The heiress held a "meet and greet" with a journalist in court ahead of her verdict being revealed.

One of her lawyers invited senior ABC News investigative journalist James Hill to chat with the socialite on Wednesday morning.

Maxwell was seen smiling at him as he sat on the front bench of the public gallery and introduced himself.

The pair then spent a few minutes chatting before he headed back to the press bench ahead of the judge's return to the room.

Hard stare during verdict

On Wednesday, Maxwell found guilty of sex trafficking and grooming girls for paedophile Epstein to abuse.

She was accused of “serving up” girls for the multi-millionaire, her former lover, with the pair described as “partners in crime” – claims she denied.

A jury of six women and six men convicted her on five out of six counts of grooming girls for Epstein’s warped paedophile ring.

But the Brit was found not guilty of enticing a minor to engage in an illegal sex act after more than 40 hours of deliberation.
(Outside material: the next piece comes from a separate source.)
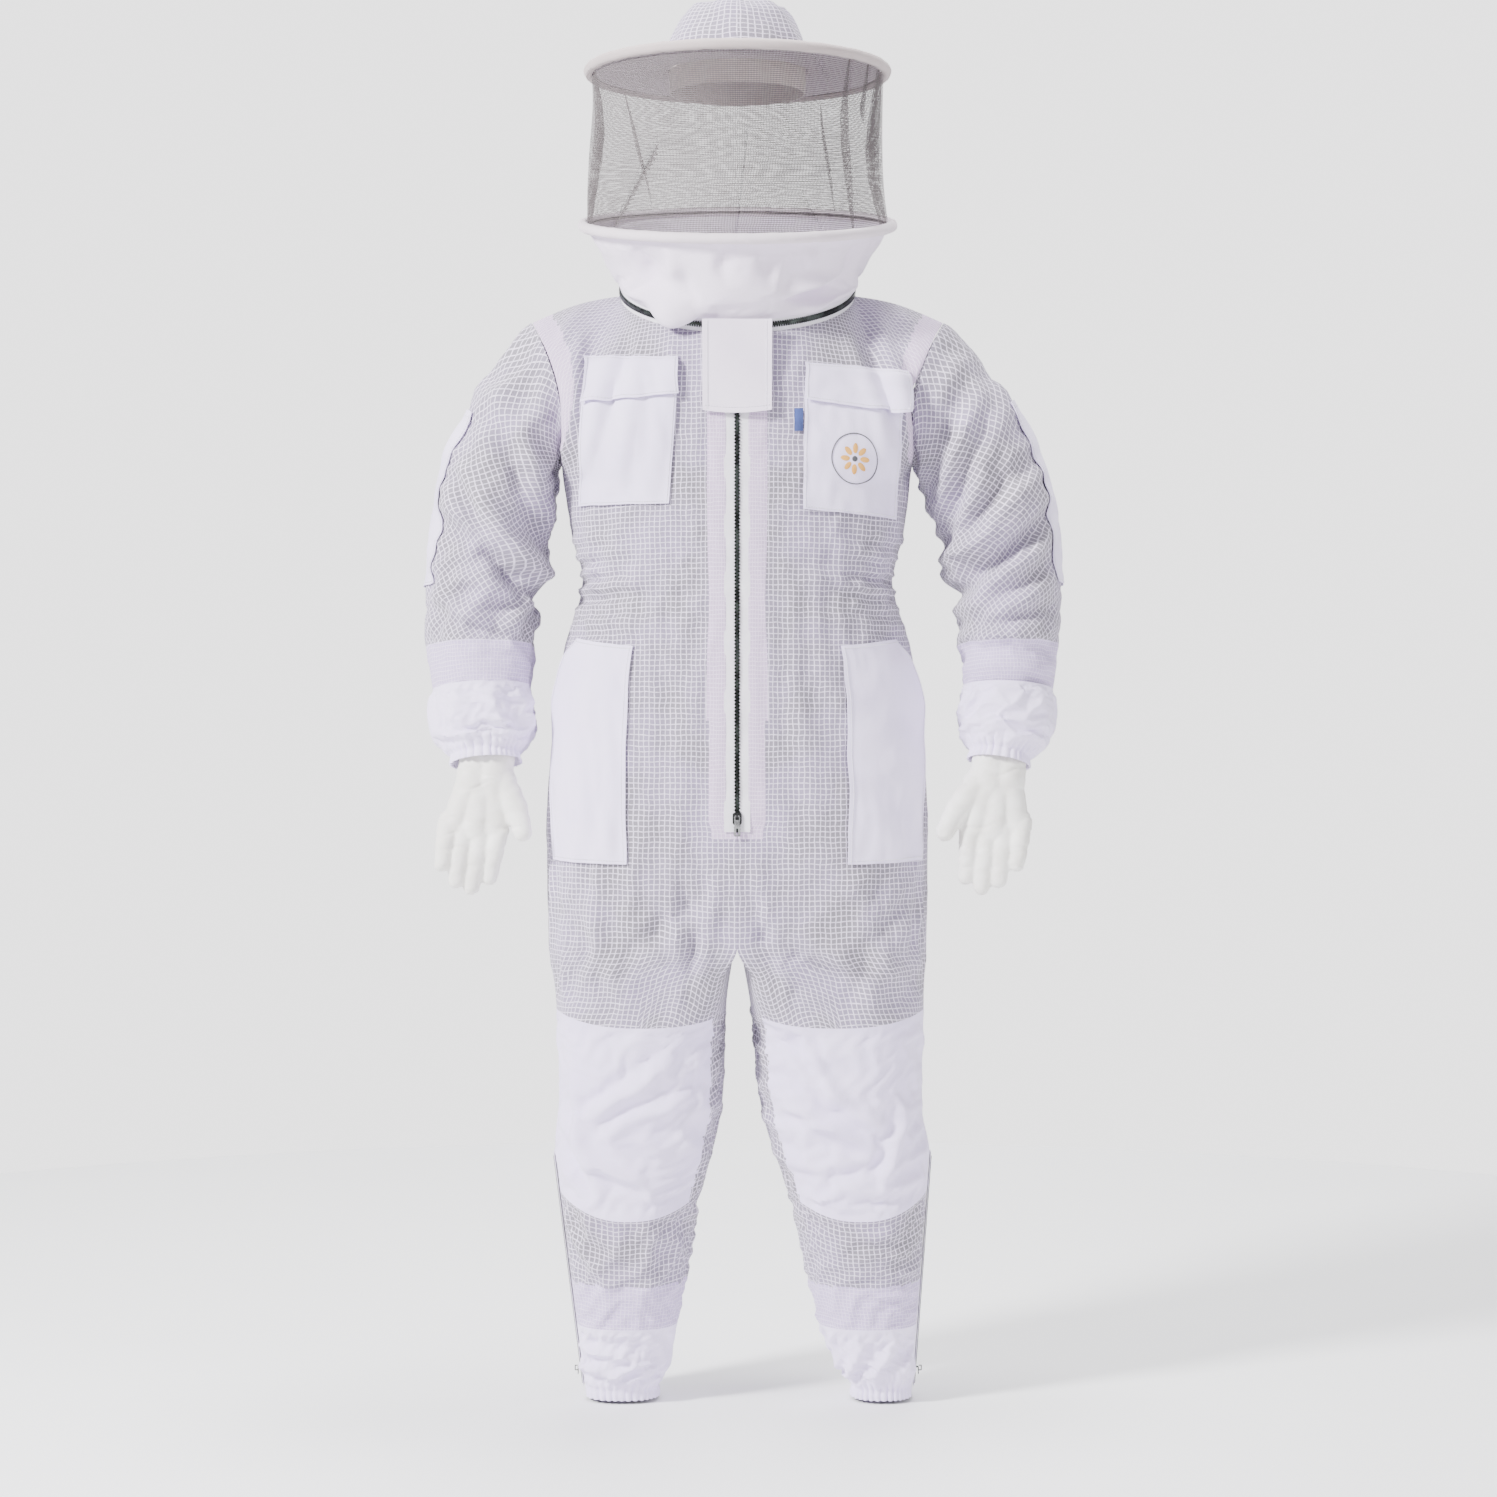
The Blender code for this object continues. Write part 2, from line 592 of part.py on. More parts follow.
def make_chest_pockets(tree):
    for side, word in SIDES:
        for name, corners, lift, thick in (
            (f"chest_pocket_{word}", CHEST_POCKET[side], POCKET_LIFT, POCKET_CLOTH),
            (f"chest_flap_{word}", CHEST_FLAP[side], FLAP_LIFT, FLAP_CLOTH),
        ):
            def patch(u, v, corners=corners, side=side):
                top_in, top_out, low_in, low_out = (Vector((*c, 0)) for c in corners)
                spot = low_in.lerp(low_out, u).lerp(top_in.lerp(top_out, u), v)
                return on_front(tree, side * spot.x, spot.y)
            item = shell(name, patch, spans(0, 1, 7), spans(0, 1, 6), "cotton",
                         Vector((0, 0, 1.2)), thickness=thick, lift=lift)
            if "flap" in name:
                pivot_at(item, chest_flap_pivot(tree, side))


def chest_flap_pivot(tree, side):
    """The flap turns about a line just outside its stitched top edge, clear of the panel."""
    inner, outer = (on_front(tree, side * x, z) for x, z in CHEST_FLAP[side][:2])
    outside, above = FLAP_LIFT + 0.003, 0.005
    return ((inner.x + outer.x) / 2, (inner.y + outer.y) / 2 - outside, max(inner.z, outer.z) + above)


def make_hip_pockets():
    """A patch pocket on each hip, cut away at the top outer corner to let a hand in."""
    for side, word in SIDES:
        def patch(u, v, side=side):
            z = HIP_POCKET_BOTTOM + (HIP_POCKET_TOP - HIP_POCKET_BOTTOM) * v
            inner = 0.38 + 0.03 * v
            slant = max(0.0, (z - HIP_SLANT_BOTTOM) / (HIP_POCKET_TOP - HIP_SLANT_BOTTOM))
            outer = 0.80 + 0.10 * smooth((z - HIP_POCKET_BOTTOM) / 0.14) - 0.14 * slant
            share = (z - CROTCH_Z) / (middle_edge(1, True).z - CROTCH_Z)
            return torso_point(side, inner + (outer - inner) * u, share)
        shell(f"hip_pocket_{word}", patch, spans(0, 1, 5), spans(0, 1, 4), "cotton",
              Vector((0, 0, 0.8)), thickness=POCKET_CLOTH, lift=HIP_POCKET_LIFT)


def make_label(tree):
    place = on_front(tree, 0.0735, 1.19)
    outline = [(-0.0055, -0.0004), (0.0050, -0.0004), (0.0050, 0.0004), (-0.0055, 0.0004)]
    frames = [lambda x, y, z=z: Vector((place.x + x, place.y - 0.0030 + y, z))
              for z in (1.177, 1.204)]
    swept("side_label", outline, frames, "blue")


def make_throat_flap():
    """The cloth tab on the hood that covers the place where the zips meet."""
    top, low, half, y = 1.3095, 1.199, 0.0415, FRONT_Y - 0.0078
    outline = [(-half, -0.0008), (half, -0.0008), (half, 0.0008), (-half, 0.0008)]
    frames = [lambda x, dy, z=z, s=s: Vector((x * s, y + dy, z))
              for z, s in ((low, 0.97), (top, 1.0))]
    item = swept("throat_flap", outline, frames, "cotton")
    pivot_at(item, (0, y, top))


# ---------------------------------------------------------------- sleeves
def arm_place(side, s):
    """The middle, half-width and half-depth of the arm at the share s of its length."""
    line = [Vector((side * x, y, z)) for x, y, z in ARM_LINE[side]]
    lengths = [0.0]
    for a, b in zip(line, line[1:]):
        lengths.append(lengths[-1] + (b - a).length)
    rows = [(length / lengths[-1], *place, wide, deep) for length, place, wide, deep
            in zip(lengths, line, ARM_WIDTH[side], ARM_DEPTH)]
    values = [along(rows, s, k) for k in range(1, 6)]
    return Vector(values[:3]), values[3], values[4]


def arm_surface(side, turn, s):
    """Turn 0 is the outer or upper side, a quarter turn is the front."""
    middle, wide, deep = arm_place(side, s)
    ahead = arm_place(side, min(s + 0.02, 1))[0] - arm_place(side, max(s - 0.02, 0))[0]
    ahead.normalize()
    front = Vector((0, -1, 0))
    front = (front - ahead * front.dot(ahead)).normalized()
    outward = ahead.cross(front) * side
    if outward.x * side < 0:
        outward = -outward
    place = middle + outward * wide * math.cos(turn) + front * deep * math.sin(turn)
    hole = armhole_point(side, turn) + Vector((side * 0.0022, 0, 0))
    point = hole.lerp(place, smooth(s / 0.22))
    point.x = side * max(abs(point.x), min(abs(hole.x), 0.2172) + 0.05 * s)
    return point


def make_sleeves():
    around = spans(0, 2 * math.pi, 16)
    for side, word in SIDES:
        surface = lambda u, v, side=side: arm_surface(side, u, v)
        core = lambda v, side=side: arm_place(side, v)[0]
        pieces = (
            (f"sleeve_cap_{word}", 0.0, CAP_END, 3, "mesh"),
            (f"upper_sleeve_{word}", CAP_END, UPPER_END, 2, "mesh"),
            (f"elbow_sleeve_{word}", UPPER_END, ELBOW_END, 3, "mesh"),
            (f"lower_sleeve_{word}", ELBOW_END, BAND_END, 2, "mesh"),
            (f"wrist_cuff_{word}", BAND_END, 1.0, 2, "cotton"),
        )
        for name, low, high, rows, look in pieces:
            shell(name, surface, around, spans(low + 0.0015, high - 0.0015, rows), look, core,
                  loop=True)
        rows = (spans(CAP_END + 0.0015, UPPER_END - 0.0015, 2)
                + spans(UPPER_END + 0.0015, ELBOW_END - 0.0015, 3)[:3])
        shell(f"elbow_patch_{word}", surface, spans(-math.pi / 2, 0, 4), rows, "cotton", core,
              thickness=POCKET_CLOTH, lift=0.0020)


def make_gloves():
    """Soft leather gloves: a union of rounded parts, hollow from the wrist to the palm."""
    for side, word in SIDES:
        wrist = Vector(ARM_LINE[side][-1])
        tilt = 0.010 if side == LEFT else -0.016
        def at(across, forward, down):
            return Vector((side * (wrist.x - across - tilt * down / 0.1),
                           wrist.y - forward - 0.012, wrist.z - down))
        parts = [
            (at(0.000, -0.012, -0.045), at(0.002, 0.000, 0.02), 0.026, 0.026),
            (at(-0.010, 0.0, 0.03), at(-0.020, 0.006, 0.085), 0.020, 0.018),
            (at(0.012, 0.0, 0.03), at(0.016, 0.006, 0.085), 0.022, 0.018),
            (at(0.026, 0.002, 0.03), at(0.060, 0.022, 0.090), 0.015, 0.011),
        ]
        for i in range(4):
            x = -0.034 + 0.0215 * i
            length = (0.128, 0.148, 0.152, 0.140)[i]
            parts.append((at(x * 0.8, 0.006, 0.07), at(x, 0.016, length), 0.0115, 0.0095))
        work = bmesh.new()
        for a, b, ra, rb in parts:
            capsule(work, a, b, ra, rb)
        mesh = bpy.data.meshes.new(f"glove_{word}")
        work.to_mesh(mesh)
        work.free()
        item = add(f"glove_{word}", mesh, "leather")
        remesh = item.modifiers.new("one_skin", "REMESH")
        remesh.mode = "VOXEL"
        remesh.voxel_size = 0.0045
        fewer = item.modifiers.new("fewer_faces", "DECIMATE")
        fewer.ratio = 0.08
        hollow = cutter_tube(f"glove_bore_{word}", at(0.0, -0.018, -0.075), at(0.004, 0.004, 0.07),
                             0.021, 0.014)
        cut = item.modifiers.new("hollow", "BOOLEAN")
        cut.object = hollow
        cut.solver = "EXACT"


def capsule(work, a, b, ra, rb):
    """A tapered rod with round ends, added to a bmesh."""
    direction = b - a
    turn = direction.to_track_quat("Z", "Y").to_matrix().to_4x4()
    length = direction.length
    bmesh.ops.create_cone(work, cap_ends=True, segments=12, radius1=ra, radius2=rb, depth=length,
                          matrix=Matrix.Translation((a + b) / 2) @ turn)
    for place, radius in ((a, ra), (b, rb)):
        bmesh.ops.create_uvsphere(work, u_segments=12, v_segments=8, radius=radius,
                                  matrix=Matrix.Translation(place) @ turn)


def cutter_tube(name, a, b, ra, rb):
    work = bmesh.new()
    direction = b - a
    turn = direction.to_track_quat("Z", "Y").to_matrix().to_4x4()
    bmesh.ops.create_cone(work, cap_ends=True, segments=10, radius1=ra, radius2=rb,
                          depth=direction.length, matrix=Matrix.Translation((a + b) / 2) @ turn)
    mesh = bpy.data.meshes.new(name)
    work.to_mesh(mesh)
    work.free()
    item = bpy.data.objects.new(name, mesh)
    bpy.context.collection.objects.link(item)
    item.hide_render = True
    item.display_type = "WIRE"
    return item


# ---------------------------------------------------------------- legs
def leg_middle_y(z):
    """The leg leans back a little towards the ankle, in a straight line below the knee."""
    return 0.015 - 0.05 * z if z < 0.36 else -0.003 + 0.0055 * smooth((z - 0.36) / 0.205)


def leg_surface(side, turn, z):
    """Turn 0 is the front and a quarter turn is the outer side."""
    outer, inner = LEG_OUTER[side], LEG_INNER[side]
    far = level(outer, z) if z < LEG_ZIP_TOP else along(outer, z)
    near = along(inner, z)
    deep = along(LEG_DEPTH, z)
    sin, cos = math.sin(turn), math.cos(turn)
    corner = ROUNDNESS + 6 * smooth((z - 0.44) / 0.125) if sin < 0 else ROUNDNESS
    x = (far + near) / 2 + (far - near) / 2 * power(sin, 2 / corner)
    y = leg_middle_y(z) - deep * power(cos, 2 / corner)
    return Vector((side * x, y, z))


def make_legs():
    around = spans(0, 2 * math.pi, 20)
    quarter = math.pi / 2
    for side, word in SIDES:
        surface = lambda u, v, side=side: leg_surface(side, u, v)
        core = lambda v, side=side: Vector((
            side * (along(LEG_OUTER[side], v) + along(LEG_INNER[side], v)) / 2, leg_middle_y(v), v))
        shell(f"thigh_{word}", surface, around, spans(KNEE_TOP + GAP, CROTCH_Z - 0.0012, 2),
              "mesh", core, loop=True)
        shell(f"knee_panel_{word}", surface, spans(-quarter + 0.02, quarter - 0.02, 9),
              spans(KNEE_BOTTOM + GAP, KNEE_TOP - GAP, 4), "cotton", core)
        shell(f"knee_back_{word}", surface, spans(quarter + 0.02, 3 * quarter - 0.02, 9),
              spans(KNEE_BOTTOM + GAP, KNEE_TOP - GAP, 4), "mesh", core)
        shell(f"shin_{word}", surface, around, spans(HEM_BAND_BOTTOM + GAP, KNEE_BOTTOM - GAP, 3),
              "mesh", core, loop=True)
        shell(f"ankle_cuff_{word}", surface, around, spans(0.0, HEM_BAND_BOTTOM - GAP, 3),
              "cotton", core, loop=True)


def build():
    clear_scene()
    make_hoops()
    make_hat()
    make_hood()
    make_hood_zip()
    make_throat_flap()
    make_panels()
    make_waist_elastic()
    make_main_zip()
    tree = front_tree()
    make_chest_pockets(tree)
    make_hip_pockets()
    make_label(tree)
    make_sleeves()
    make_gloves()
    make_legs()
    make_leg_zips()


build()
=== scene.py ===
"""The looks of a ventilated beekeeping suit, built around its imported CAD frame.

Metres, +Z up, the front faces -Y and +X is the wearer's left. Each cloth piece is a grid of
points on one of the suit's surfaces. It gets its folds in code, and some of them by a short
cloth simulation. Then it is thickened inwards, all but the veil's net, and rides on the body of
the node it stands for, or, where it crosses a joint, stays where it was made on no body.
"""

import copy
import math

import bmesh
import bpy
import numpy as np
from mathutils import Matrix, Vector
from mathutils.bvhtree import BVHTree


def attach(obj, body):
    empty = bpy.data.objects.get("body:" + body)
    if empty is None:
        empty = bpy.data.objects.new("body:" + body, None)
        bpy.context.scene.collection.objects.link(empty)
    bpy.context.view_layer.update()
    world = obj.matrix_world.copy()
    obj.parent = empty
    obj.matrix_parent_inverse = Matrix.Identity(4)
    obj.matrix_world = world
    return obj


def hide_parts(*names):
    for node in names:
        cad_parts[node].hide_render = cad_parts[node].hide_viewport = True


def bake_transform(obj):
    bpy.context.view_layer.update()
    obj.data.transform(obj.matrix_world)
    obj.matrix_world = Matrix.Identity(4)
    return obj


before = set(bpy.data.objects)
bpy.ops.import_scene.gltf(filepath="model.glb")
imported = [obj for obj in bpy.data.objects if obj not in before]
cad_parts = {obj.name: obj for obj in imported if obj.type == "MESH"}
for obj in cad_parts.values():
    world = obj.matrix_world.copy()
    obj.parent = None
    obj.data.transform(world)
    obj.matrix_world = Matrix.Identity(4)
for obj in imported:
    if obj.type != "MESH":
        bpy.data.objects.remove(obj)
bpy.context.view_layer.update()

# ---------------------------------------------------------------- the suit's own dimensions
QUARTER = math.pi / 2
CLOTH, COTTON, TAPE_CLOTH = 0.0014, 0.0010, 0.0008  # thicknesses
RING_R, RING_Z, RING_TILT = 0.1437, 1.362, math.radians(24.5)
ZIP_TAPE = 0.0090
LOWER_HOOP_R, LOWER_HOOP_Z, LOWER_HOOP_TILT = 0.190, 1.441, math.radians(13)
UPPER_HOOP_R, UPPER_HOOP_Z = 0.1825, 1.628
CASING_R, CASING_BORE = 0.0065, 0.0050
CROWN_R, CROWN_EDGE, CROWN_TOP = 0.090, 0.0575, 1.716
FRONT_Y = -0.134
ZIP_TOP, ZIP_BOTTOM = 1.292, 0.700
UPPER_SLIDER_Z, LOWER_SLIDER_Z = 1.277, 0.716
TAPE_EDGE, FACING_EDGE = 0.0140, 0.0330
ARMHOLE_Z, ARMHOLE_HALF_HEIGHT, ARMHOLE_HALF_DEPTH = 1.231, 0.089, 0.080
CROTCH_Z, WAIST_Z = 0.565, 1.001
KNEE_TOP, KNEE_BOTTOM = 0.476, 0.243
HEM_BAND_TOP, HEM_BAND_BOTTOM = 0.146, 0.092
LEG_ZIP_TOP, LEG_ZIP_BOTTOM = 0.302, 0.012
LEFT, RIGHT = 1, -1
SIDES = ((LEFT, "left"), (RIGHT, "right"))
GRID = 0.0064  # pitch of the mesh cloth's white squares
INSEAM_COLUMNS = 20  # the columns of a torso half that lie along the inner leg
LEG_ROWS, BODY_ROWS = 20, 150  # the rows of a torso half below and above the crotch
OPEN_TOP, ALL_ROUND = ("left", "right", "bottom"), ("left", "right", "bottom", "top")
CREASE_GAIN = 1.5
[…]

She now faces spending the rest of her life behind bars – with a likelihood of up to 65 years in prison.

Yet as the verdict was revealed, tense Maxwell showed little emotion as a court sketch showed her with a steely hard stare – with the rest of her face concealed by a face mask.

Her family say have started the appeal process against the conviction.

And it's reported Maxwell’s conviction “could be bad news” for Prince Andrew as it's claimed she could start "naming names" in a bid to cut her lengthy prison sentence.